## START DATA FOR THIS EXERCISE

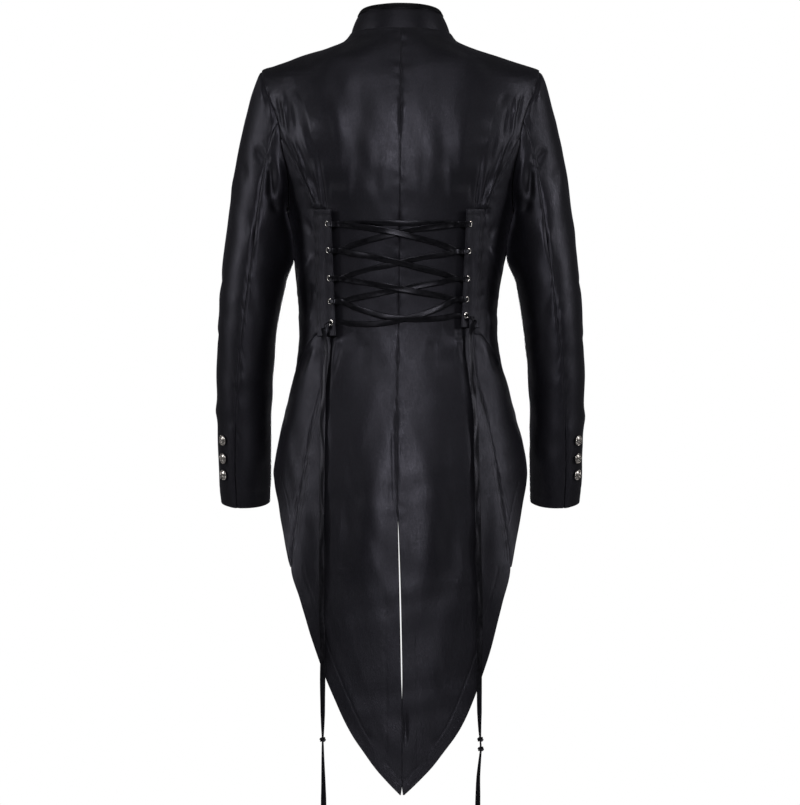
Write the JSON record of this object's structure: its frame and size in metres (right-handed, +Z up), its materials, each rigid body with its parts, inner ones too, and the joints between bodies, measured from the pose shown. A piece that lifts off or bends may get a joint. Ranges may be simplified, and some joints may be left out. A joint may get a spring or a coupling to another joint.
{
  "type": "victorian tailcoat costume",
  "caption": "Black velvet tailcoat with a stand collar, two-piece sleeves, cut-away front and long pointed tails, laced across the back with a flat ribbon.",
  "frame": {"origin": "midway between the two neck points, at the height where the coat rests on the wearer's shoulders", "axes": "+Z up along the wearer, +Y out of the coat's back, +X towards the wearer's left"},
  "size_m": [0.5166, 0.2799, 1.1075],
  "materials": {
    "velvet": "cotton velvet, black with a blue-violet grey sheen",
    "binding_satin": "black satin edge",
    "lace_satin": "black satin ribbon",
    "eyelet_metal": "polished nickel",
    "button_metal": "antique silver, domed"
  },
  "bodies": {
    "root": {"back_left": "velvet", "back_right": "velvet", "collar": "velvet", "collar_binding": "binding_satin", "cuff_button_left_1": "button_metal", "cuff_button_left_2": "button_metal", "cuff_button_left_3": "button_metal", "cuff_button_right_1": "button_metal", "cuff_button_right_2": "button_metal", "cuff_button_right_3": "button_metal", "eyelet_left_1": "eyelet_metal", "eyelet_left_2": "eyelet_metal", "eyelet_left_3": "eyelet_metal", "eyelet_left_4": "eyelet_metal", "eyelet_left_5": "eyelet_metal", "eyelet_right_1": "eyelet_metal", "eyelet_right_2": "eyelet_metal", "eyelet_right_3": "eyelet_metal", "eyelet_right_4": "eyelet_metal", "eyelet_right_5": "eyelet_metal", "front_button_1": "button_metal", "front_button_2": "button_metal", "front_button_3": "button_metal", "front_button_4": "button_metal", "front_button_5": "button_metal", "front_button_6": "button_metal", "front_left": "velvet", "front_right": "velvet", "lace": "lace_satin", "lace_end_left": "lace_satin", "lace_end_right": "lace_satin", "lace_knot_left_1": "lace_satin", "lace_knot_right_1": "lace_satin", "lace_knot_right_2": "lace_satin", "side_left": "velvet", "side_right": "velvet", "skirt_left": "velvet", "skirt_right": "velvet", "sleeve_top_left": "velvet", "sleeve_top_right": "velvet", "sleeve_under_left": "velvet", "sleeve_under_right": "velvet", "strap_left": "velvet", "strap_right": "velvet"}
  },
  "joints": []
}
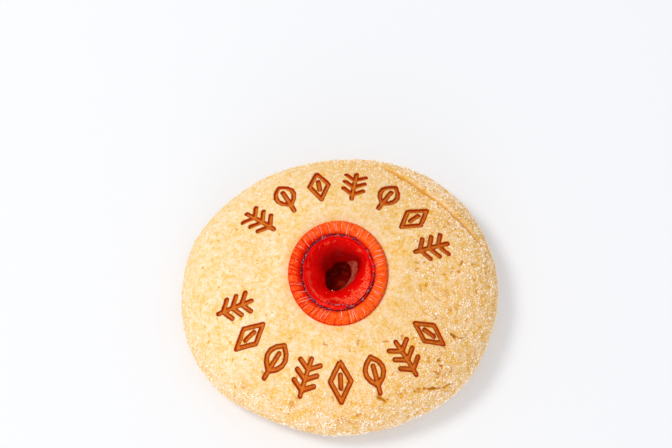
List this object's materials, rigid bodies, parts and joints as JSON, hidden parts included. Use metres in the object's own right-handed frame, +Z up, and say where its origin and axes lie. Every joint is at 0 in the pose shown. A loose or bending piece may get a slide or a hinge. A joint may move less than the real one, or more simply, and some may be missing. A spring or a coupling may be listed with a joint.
{
  "type": "jelly-centred biscuit",
  "caption": "Domed sugar-dusted biscuit with pressed ornaments and a pleated red jelly ring round an open glossy jelly bowl.",
  "frame": {"origin": "on the ground, under the middle of the biscuit's box", "axes": "+Z up out of the flat base, +X to the picture's right, +Y away from its camera"},
  "size_m": [0.0758, 0.069, 0.0224],
  "materials": {
    "crust": "matt baked dough with coarse sugar, browned in the pressed strokes",
    "jelly_band": "satin pleated jelly",
    "jelly_bowl": "wet glossy jelly",
    "seam": "dark satin strand"
  },
  "bodies": {
    "root": {"biscuit": "crust", "jelly_ring": "jelly_band", "jelly_bowl": "jelly_bowl", "seam_strand": "seam"}
  },
  "joints": []
}
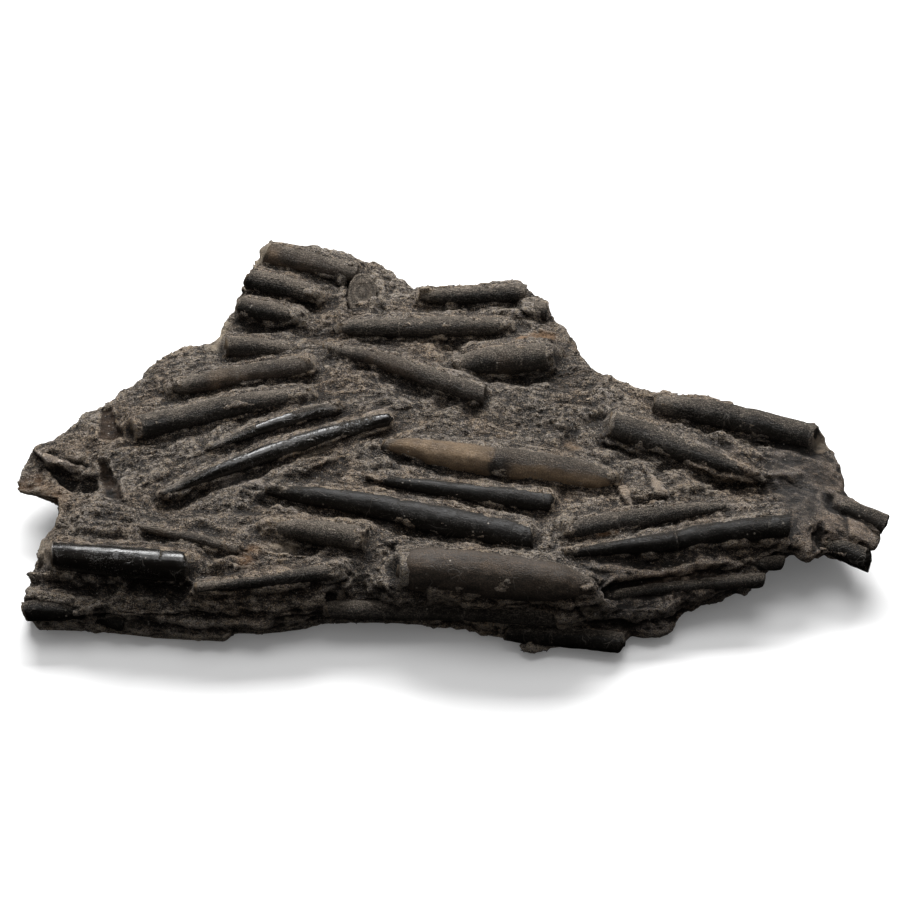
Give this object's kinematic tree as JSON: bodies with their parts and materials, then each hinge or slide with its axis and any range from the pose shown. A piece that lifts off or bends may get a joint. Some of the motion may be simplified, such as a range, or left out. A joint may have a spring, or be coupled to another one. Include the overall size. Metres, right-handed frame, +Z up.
{
  "type": "belemnite fossil slab",
  "caption": "Loose slab of dark marl crowded with belemnite guards lying side by side in relief, resting on its flat underside.",
  "frame": {"origin": "on the floor plane under the middle of the slab's box", "axes": "+X along the slab's length towards its narrow end, +Y towards its back edge, +Z up out of the bedding surface"},
  "size_m": [0.3702, 0.2238, 0.0411],
  "materials": {
    "matrix": "crumbly matte dark marl with lighter grains",
    "calcite_black": "near-black calcite, satin to glossy",
    "calcite_grey": "dark grey calcite with a thin dull rock film",
    "calcite_tan_brown": "warm brown calcite, satin",
    "calcite_dark_brown": "dark reddish brown calcite, satin"
  },
  "bodies": {
    "root": {"guard_back_left_1": "calcite_tan_brown", "guard_back_left_2": "calcite_grey", "guard_back_left_3": "calcite_grey", "guard_back_left_4": "calcite_dark_brown", "guard_back_middle": "calcite_black", "guard_back_corner": "calcite_black", "guard_level": "calcite_black", "guard_short": "calcite_grey", "guard_curved": "calcite_tan_brown", "guard_long_upper": "calcite_tan_brown", "guard_blunt": "calcite_black", "guard_thin": "calcite_black", "guard_polished": "calcite_black", "guard_brown": "calcite_tan_brown", "guard_dark": "calcite_black", "guard_black": "calcite_black", "guard_stout": "calcite_dark_brown", "guard_coated": "calcite_dark_brown", "guard_front_middle": "calcite_black", "guard_front_left": "calcite_black", "guard_slender": "calcite_dark_brown", "guard_tapering": "calcite_grey", "guard_lower_long": "calcite_black", "guard_back_right": "calcite_black", "guard_hollow": "calcite_grey", "guard_front_arch": "calcite_black", "guard_foot": "calcite_black", "guard_ledge_left": "calcite_black", "guard_ledge_low": "calcite_black", "guard_slope_right": "calcite_black", "guard_ledge_right": "calcite_grey", "guard_tail_upper": "calcite_dark_brown", "guard_tail_lower": "calcite_grey", "guard_on_end": "calcite_grey", "matrix": "matrix"}
  },
  "joints": []
}
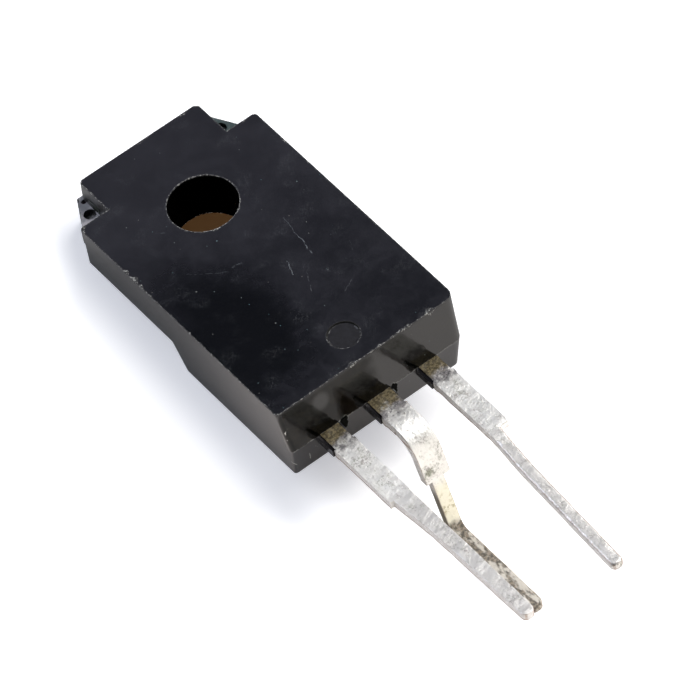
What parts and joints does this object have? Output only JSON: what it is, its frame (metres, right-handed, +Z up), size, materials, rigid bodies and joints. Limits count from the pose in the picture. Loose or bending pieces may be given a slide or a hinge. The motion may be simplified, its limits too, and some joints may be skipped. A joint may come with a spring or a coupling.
{
  "type": "triac",
  "caption": "Triac in a fully insulated moulded package with a screw hole, notched head, flat tinned leads and a formed centre lead.",
  "frame": {"origin": "where the mounting hole's axis crosses the flat mounting face", "axes": "+X across the body towards the T1 lead, +Y towards the head, +Z up as the package lies on a flat surface with its mounting face up, tipped 13.26 degrees about X"},
  "size_m": [0.01, 0.032, 0.0077],
  "materials": {
    "resin": "black silica-filled epoxy moulding, fine satin, glossy on the lead end",
    "tinned_strip": "hot tin on copper strip, mottled and stained",
    "silicon": "polished chip",
    "solder": "dull solder",
    "bond_wire": "bright drawn wire"
  },
  "bodies": {
    "root": {"epoxy_body": "resin", "t1_lead": "tinned_strip", "gate_lead": "tinned_strip", "t2_lead_frame": "tinned_strip", "triac_chip": "silicon", "die_attach_solder": "solder", "t1_bond_wire": "bond_wire", "gate_bond_wire": "bond_wire"}
  },
  "joints": []
}
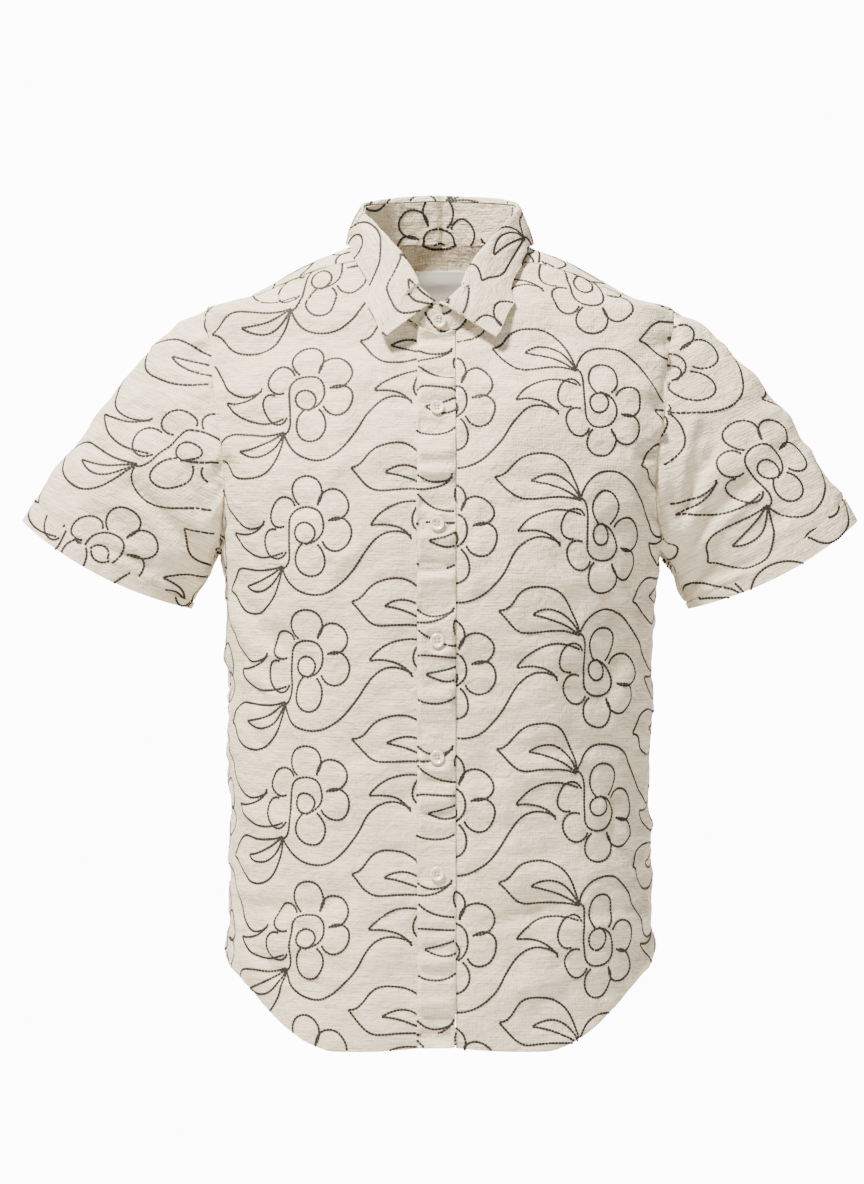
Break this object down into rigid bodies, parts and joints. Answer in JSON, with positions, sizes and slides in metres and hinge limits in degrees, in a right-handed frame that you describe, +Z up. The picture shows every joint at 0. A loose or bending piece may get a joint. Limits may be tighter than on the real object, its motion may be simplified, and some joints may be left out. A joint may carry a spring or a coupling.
{
  "type": "short-sleeved button-front shirt",
  "caption": "Hollow short-sleeved shirt with a fold-over collar, a buttoned front strip, a back yoke and a curved hem, held at the neck and open at neck, cuffs and hem.",
  "frame": {"origin": "middle of the neck hole, at the height where the collar meets the shoulders", "axes": "+Z up, -Y out of the front, +X towards the wearer's left"},
  "size_m": [0.7344, 0.2554, 0.7445],
  "materials": {
    "embroidered_cloth": "oatmeal cotton and linen cloth, embroidered all over in near-black outline stitches of flowers and leaves",
    "label_tape": "plain woven label tape, bare",
    "button": "pearly cream resin, turned and polished, with a raised rim",
    "embroidery_thread": "near-black twisted polyester embroidery thread",
    "sewing_thread": "sewing thread that matches the cloth"
  },
  "bodies": {
    "root": {"back": "embroidered_cloth", "yoke": "embroidered_cloth", "front_left": "embroidered_cloth", "front_right": "embroidered_cloth", "placket": "embroidered_cloth", "collar_stand": "embroidered_cloth", "collar_leaf": "embroidered_cloth", "sleeve_left": "embroidered_cloth", "sleeve_right": "embroidered_cloth", "cuff_band_left": "embroidered_cloth", "cuff_band_right": "embroidered_cloth", "neck_label": "label_tape", "button_collar": "button", "button_1": "button", "button_2": "button", "button_3": "button", "button_4": "button", "button_5": "button"}
  },
  "joints": []
}
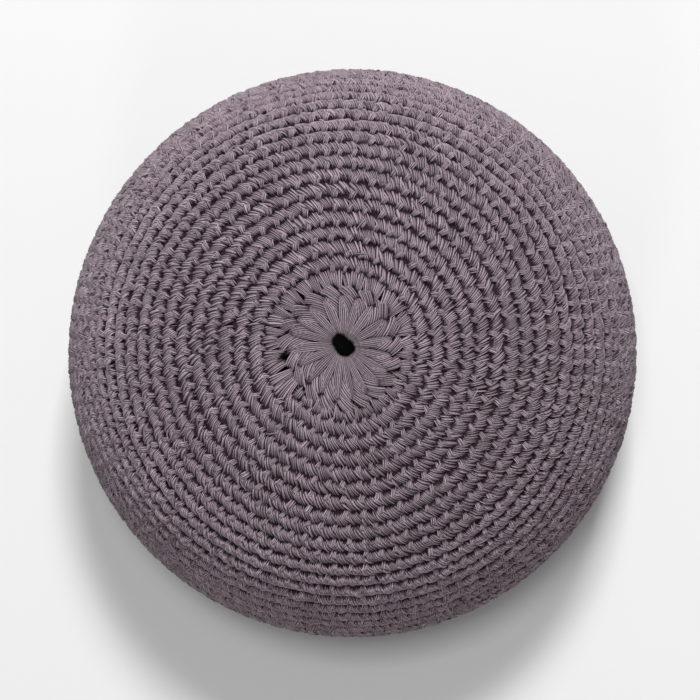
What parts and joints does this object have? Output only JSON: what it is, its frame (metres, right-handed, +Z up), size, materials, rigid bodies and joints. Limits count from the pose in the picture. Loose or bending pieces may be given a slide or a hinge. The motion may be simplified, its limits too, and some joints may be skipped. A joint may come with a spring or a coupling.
{
  "type": "kufi",
  "caption": "Round brimless crocheted skullcap with a softly domed crown, a near upright side, spiral rounds as ribs and a small hole at the middle of the crown.",
  "frame": {"origin": "middle of the rim, on the surface that the cap rests on", "axes": "+Z up through the middle of the crown; the cap is round, so +X and +Y are any two directions across it"},
  "size_m": [0.1898, 0.1898, 0.103],
  "materials": {
    "yarn": "matt crocheted multi-strand yarn, mauve grey"
  },
  "bodies": {
    "root": {"cap": "yarn"}
  },
  "joints": []
}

## END DATA FOR THIS EXERCISE

**AIM**
List all lines from the entries that include the word "between".

**EXERCISE RESULT**
Write the JSON record of this object's structure: its frame and size in metres (right-handed, +Z up), its materials, each rigid body with its parts, inner ones too, and the joints between bodies, measured from the pose shown. A piece that lifts off or bends may get a joint. Ranges may be simplified, and some joints may be left out. A joint may get a spring or a coupling to another joint.
  "frame": {"origin": "midway between the two neck points, at the height where the coat rests on the wearer's shoulders", "axes": "+Z up along the wearer, +Y out of the coat's back, +X towards the wearer's left"},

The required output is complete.